→ Written exercise: Write out exactly the lines from the line with "Keep writing the" through the line with "and its own.", including both, and nothing more.

→ Source material:
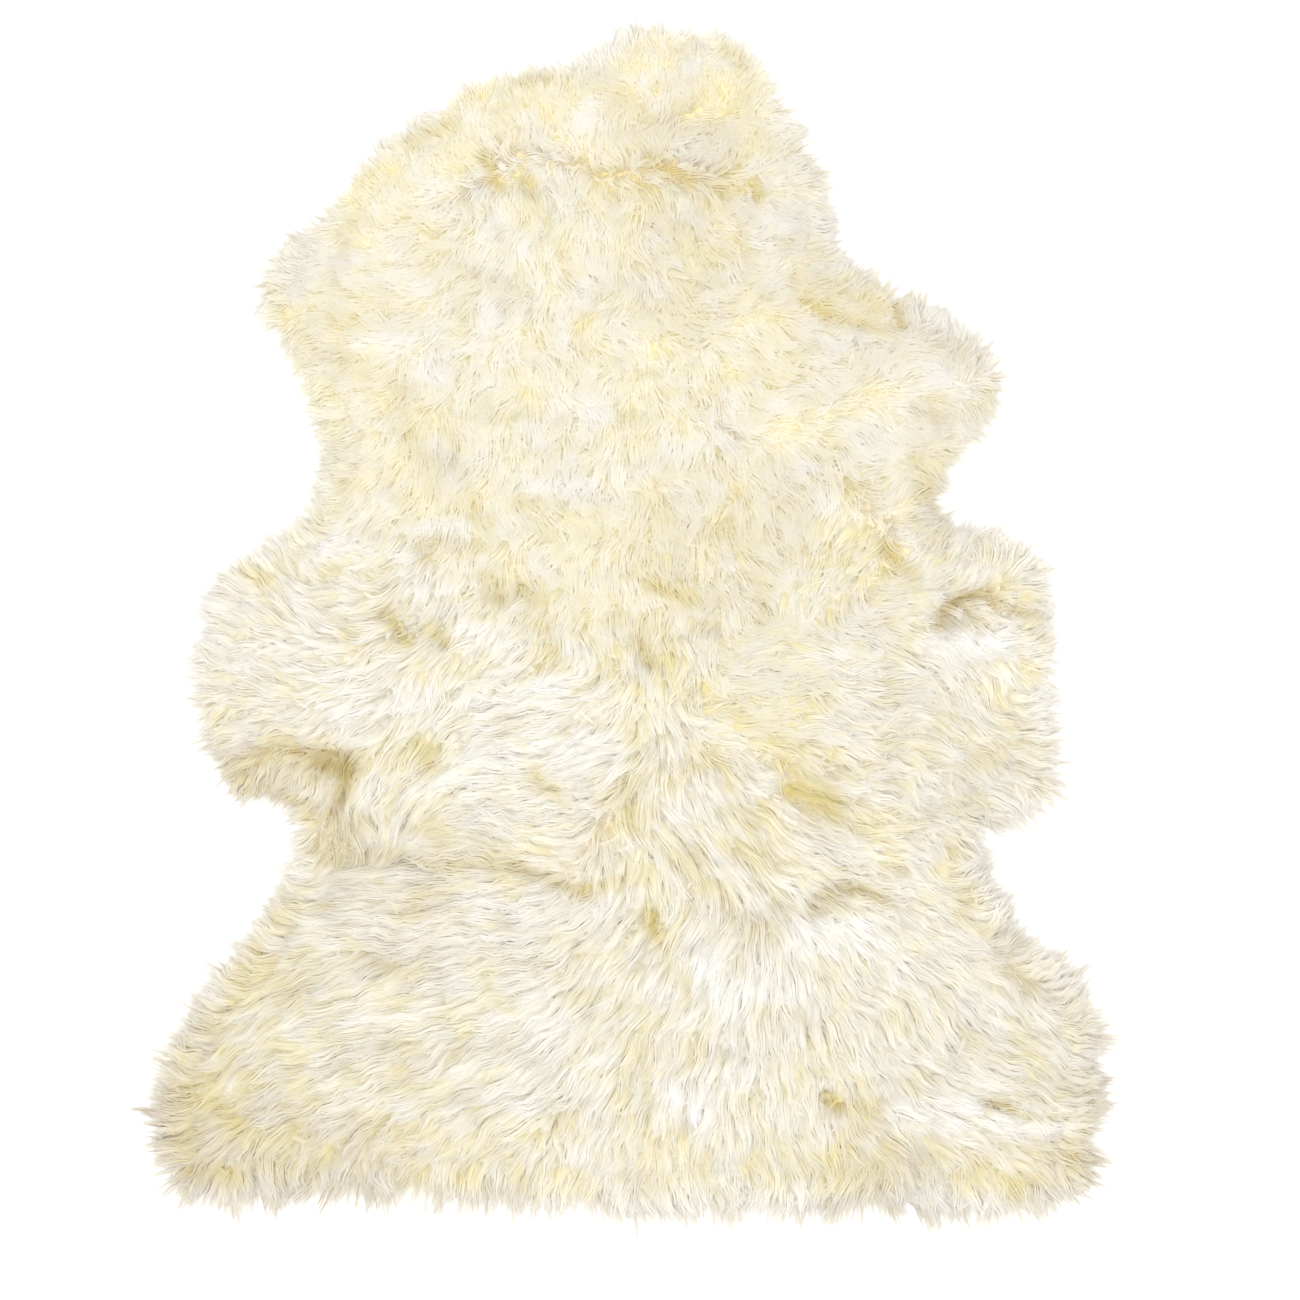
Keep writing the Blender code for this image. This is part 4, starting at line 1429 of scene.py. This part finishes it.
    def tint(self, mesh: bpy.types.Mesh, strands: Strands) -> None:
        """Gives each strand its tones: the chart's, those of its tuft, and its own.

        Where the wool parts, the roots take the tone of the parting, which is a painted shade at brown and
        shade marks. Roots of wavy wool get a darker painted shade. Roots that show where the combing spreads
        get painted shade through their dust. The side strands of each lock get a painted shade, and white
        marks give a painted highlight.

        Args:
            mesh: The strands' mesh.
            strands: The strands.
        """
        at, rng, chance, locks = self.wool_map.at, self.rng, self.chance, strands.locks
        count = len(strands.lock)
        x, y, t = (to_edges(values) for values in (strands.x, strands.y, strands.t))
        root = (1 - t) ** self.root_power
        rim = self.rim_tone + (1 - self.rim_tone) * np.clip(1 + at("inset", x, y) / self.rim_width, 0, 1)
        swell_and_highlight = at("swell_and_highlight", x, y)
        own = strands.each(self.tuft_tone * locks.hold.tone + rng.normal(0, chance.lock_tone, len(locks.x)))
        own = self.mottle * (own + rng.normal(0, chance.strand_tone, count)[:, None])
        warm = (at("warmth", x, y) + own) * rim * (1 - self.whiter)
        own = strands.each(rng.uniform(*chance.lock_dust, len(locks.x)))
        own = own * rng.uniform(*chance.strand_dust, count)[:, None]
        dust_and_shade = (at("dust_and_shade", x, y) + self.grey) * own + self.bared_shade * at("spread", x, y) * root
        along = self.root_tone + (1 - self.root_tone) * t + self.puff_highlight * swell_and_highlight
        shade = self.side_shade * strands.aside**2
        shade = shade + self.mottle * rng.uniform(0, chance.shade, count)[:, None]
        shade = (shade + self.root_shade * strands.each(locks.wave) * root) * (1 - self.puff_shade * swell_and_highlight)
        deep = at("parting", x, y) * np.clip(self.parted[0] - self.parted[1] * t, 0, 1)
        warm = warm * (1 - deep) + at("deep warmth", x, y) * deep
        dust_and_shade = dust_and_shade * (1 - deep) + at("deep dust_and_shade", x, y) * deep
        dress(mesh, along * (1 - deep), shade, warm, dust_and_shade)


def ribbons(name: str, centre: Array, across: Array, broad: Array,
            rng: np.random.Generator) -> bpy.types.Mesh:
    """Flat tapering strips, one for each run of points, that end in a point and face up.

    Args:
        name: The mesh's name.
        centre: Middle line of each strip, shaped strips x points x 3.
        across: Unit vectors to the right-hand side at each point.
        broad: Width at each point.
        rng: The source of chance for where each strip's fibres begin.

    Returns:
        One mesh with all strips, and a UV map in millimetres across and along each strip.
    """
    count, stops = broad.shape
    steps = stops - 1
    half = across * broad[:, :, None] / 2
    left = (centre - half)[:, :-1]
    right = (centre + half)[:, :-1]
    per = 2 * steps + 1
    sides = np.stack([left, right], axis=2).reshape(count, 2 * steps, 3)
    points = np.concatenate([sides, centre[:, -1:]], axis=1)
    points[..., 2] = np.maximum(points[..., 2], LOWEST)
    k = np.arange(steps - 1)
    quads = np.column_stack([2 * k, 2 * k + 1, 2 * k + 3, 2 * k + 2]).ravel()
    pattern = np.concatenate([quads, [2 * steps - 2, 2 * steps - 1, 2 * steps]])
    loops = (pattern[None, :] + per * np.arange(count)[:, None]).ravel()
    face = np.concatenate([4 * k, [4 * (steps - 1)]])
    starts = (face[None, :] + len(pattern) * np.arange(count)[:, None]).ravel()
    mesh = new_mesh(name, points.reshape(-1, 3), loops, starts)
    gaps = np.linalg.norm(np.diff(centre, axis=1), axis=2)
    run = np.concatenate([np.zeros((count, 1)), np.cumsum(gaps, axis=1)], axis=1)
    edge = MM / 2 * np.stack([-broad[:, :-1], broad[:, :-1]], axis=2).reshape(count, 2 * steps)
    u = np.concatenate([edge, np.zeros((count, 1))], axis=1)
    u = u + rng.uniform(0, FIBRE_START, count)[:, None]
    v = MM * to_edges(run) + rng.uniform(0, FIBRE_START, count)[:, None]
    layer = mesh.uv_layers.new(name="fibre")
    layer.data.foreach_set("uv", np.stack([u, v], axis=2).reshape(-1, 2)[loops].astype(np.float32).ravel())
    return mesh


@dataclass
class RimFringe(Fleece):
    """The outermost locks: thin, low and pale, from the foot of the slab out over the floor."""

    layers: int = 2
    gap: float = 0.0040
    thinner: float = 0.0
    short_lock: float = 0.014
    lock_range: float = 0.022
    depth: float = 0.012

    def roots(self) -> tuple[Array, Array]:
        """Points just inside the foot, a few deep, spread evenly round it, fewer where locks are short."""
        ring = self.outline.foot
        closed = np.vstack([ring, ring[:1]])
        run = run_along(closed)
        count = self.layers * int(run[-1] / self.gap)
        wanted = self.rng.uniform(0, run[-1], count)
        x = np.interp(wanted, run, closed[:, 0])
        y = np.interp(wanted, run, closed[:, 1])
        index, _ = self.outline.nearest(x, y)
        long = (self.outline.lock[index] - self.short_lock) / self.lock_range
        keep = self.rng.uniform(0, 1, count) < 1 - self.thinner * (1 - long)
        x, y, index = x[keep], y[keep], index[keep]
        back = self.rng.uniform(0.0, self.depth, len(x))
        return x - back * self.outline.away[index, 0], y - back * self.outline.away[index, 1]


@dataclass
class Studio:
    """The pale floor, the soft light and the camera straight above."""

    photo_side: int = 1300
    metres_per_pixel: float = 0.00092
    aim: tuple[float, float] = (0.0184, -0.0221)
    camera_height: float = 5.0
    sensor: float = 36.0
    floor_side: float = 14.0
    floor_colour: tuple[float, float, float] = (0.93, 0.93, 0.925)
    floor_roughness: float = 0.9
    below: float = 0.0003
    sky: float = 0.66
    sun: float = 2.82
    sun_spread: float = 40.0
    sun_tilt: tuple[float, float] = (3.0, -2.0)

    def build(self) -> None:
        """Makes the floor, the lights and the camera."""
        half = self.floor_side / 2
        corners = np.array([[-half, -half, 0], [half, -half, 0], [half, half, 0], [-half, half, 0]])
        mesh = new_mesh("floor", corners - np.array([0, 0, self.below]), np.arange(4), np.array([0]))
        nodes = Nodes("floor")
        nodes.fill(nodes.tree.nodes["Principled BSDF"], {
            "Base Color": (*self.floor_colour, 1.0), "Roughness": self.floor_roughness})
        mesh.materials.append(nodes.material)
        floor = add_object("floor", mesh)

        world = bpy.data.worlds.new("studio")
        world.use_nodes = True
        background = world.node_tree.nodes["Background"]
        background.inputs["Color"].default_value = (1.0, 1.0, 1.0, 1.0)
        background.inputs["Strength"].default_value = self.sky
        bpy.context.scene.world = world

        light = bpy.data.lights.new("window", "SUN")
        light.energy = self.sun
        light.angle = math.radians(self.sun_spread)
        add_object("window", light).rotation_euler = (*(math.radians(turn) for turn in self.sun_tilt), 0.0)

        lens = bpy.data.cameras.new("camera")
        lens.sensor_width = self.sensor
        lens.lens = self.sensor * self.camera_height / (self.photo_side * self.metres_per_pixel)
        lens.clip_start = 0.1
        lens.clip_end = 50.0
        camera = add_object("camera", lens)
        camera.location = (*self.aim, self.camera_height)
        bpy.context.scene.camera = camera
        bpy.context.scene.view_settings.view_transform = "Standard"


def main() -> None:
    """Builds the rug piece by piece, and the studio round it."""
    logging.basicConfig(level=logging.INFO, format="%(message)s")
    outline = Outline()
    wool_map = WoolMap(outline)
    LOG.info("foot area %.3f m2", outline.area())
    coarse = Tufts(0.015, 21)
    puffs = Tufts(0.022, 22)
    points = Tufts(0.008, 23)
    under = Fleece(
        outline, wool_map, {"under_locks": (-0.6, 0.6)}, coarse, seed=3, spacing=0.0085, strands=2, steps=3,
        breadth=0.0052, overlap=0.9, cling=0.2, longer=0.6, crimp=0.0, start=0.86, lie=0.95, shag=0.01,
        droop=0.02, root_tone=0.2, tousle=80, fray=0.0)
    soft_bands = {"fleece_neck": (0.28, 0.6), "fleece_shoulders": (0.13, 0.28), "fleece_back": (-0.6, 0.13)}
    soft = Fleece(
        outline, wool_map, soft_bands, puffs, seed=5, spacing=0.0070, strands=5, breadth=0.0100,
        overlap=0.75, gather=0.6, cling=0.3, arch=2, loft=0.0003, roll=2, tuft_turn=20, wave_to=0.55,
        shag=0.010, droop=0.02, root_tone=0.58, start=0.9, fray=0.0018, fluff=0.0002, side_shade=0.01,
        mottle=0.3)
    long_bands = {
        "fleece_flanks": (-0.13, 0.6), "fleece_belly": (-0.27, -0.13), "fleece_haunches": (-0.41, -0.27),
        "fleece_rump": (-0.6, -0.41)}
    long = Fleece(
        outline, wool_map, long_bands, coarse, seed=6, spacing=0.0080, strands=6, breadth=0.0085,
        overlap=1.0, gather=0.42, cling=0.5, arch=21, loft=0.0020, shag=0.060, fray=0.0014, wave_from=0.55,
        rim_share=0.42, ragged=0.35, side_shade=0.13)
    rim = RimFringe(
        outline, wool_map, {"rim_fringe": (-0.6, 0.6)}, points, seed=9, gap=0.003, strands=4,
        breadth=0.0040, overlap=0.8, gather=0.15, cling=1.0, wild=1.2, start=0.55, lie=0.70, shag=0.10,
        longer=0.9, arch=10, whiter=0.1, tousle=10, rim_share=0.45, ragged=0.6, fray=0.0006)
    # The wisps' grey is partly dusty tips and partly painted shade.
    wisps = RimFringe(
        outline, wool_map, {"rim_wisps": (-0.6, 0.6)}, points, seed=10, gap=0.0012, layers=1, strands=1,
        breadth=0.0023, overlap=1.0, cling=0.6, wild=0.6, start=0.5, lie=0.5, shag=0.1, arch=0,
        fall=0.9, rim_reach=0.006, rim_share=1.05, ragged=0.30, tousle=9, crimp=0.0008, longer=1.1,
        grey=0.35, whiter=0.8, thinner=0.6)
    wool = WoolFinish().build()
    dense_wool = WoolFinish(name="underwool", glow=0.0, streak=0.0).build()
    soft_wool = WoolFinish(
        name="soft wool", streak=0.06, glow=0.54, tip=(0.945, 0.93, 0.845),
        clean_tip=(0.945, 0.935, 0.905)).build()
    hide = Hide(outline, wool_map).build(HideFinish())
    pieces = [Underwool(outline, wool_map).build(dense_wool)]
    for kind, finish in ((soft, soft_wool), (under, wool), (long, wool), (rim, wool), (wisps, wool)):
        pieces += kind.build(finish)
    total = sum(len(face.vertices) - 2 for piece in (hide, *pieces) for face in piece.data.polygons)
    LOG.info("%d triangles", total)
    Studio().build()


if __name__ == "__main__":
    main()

==

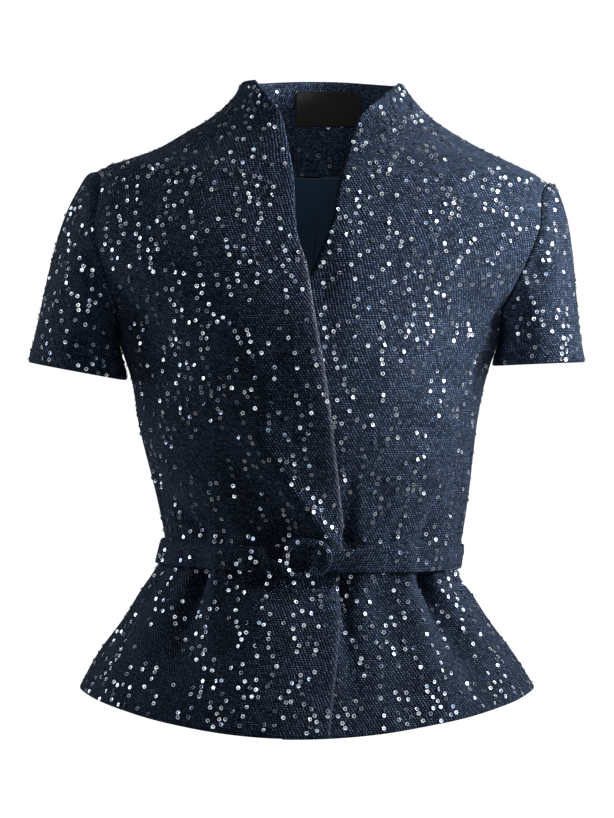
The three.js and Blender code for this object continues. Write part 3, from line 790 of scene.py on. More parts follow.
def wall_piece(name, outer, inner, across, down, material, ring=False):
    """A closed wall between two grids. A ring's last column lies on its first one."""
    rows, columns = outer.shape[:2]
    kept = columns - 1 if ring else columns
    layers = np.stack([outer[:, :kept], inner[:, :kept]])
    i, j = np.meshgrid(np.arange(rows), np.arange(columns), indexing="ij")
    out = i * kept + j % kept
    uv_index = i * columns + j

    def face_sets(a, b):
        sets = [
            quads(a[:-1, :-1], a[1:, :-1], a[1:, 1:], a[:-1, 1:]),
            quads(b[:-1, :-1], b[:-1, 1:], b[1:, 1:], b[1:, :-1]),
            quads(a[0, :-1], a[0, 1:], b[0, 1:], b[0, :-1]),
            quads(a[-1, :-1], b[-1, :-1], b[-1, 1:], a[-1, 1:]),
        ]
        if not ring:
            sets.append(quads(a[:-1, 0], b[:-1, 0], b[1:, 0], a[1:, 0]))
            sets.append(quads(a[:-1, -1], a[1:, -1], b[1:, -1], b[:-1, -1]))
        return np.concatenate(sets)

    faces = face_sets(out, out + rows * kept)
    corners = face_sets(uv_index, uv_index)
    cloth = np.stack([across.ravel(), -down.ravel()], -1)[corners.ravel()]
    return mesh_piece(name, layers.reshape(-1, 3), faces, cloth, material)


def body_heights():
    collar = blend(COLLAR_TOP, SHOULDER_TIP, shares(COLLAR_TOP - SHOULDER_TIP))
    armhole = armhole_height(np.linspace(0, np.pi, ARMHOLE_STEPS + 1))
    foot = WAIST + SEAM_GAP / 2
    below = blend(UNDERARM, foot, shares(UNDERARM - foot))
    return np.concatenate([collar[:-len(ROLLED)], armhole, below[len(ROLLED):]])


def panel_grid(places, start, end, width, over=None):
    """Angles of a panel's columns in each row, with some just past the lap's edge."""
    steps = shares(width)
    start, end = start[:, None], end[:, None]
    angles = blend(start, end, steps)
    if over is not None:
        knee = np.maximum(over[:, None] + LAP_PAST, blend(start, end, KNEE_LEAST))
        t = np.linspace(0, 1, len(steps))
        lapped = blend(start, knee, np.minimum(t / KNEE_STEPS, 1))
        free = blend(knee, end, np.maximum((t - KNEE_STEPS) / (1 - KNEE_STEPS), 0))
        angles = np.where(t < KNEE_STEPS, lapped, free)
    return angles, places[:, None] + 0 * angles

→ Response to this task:
Keep writing the Blender code for this image. This is part 4, starting at line 1429 of scene.py. This part finishes it.
    def tint(self, mesh: bpy.types.Mesh, strands: Strands) -> None:
        """Gives each strand its tones: the chart's, those of its tuft, and its own.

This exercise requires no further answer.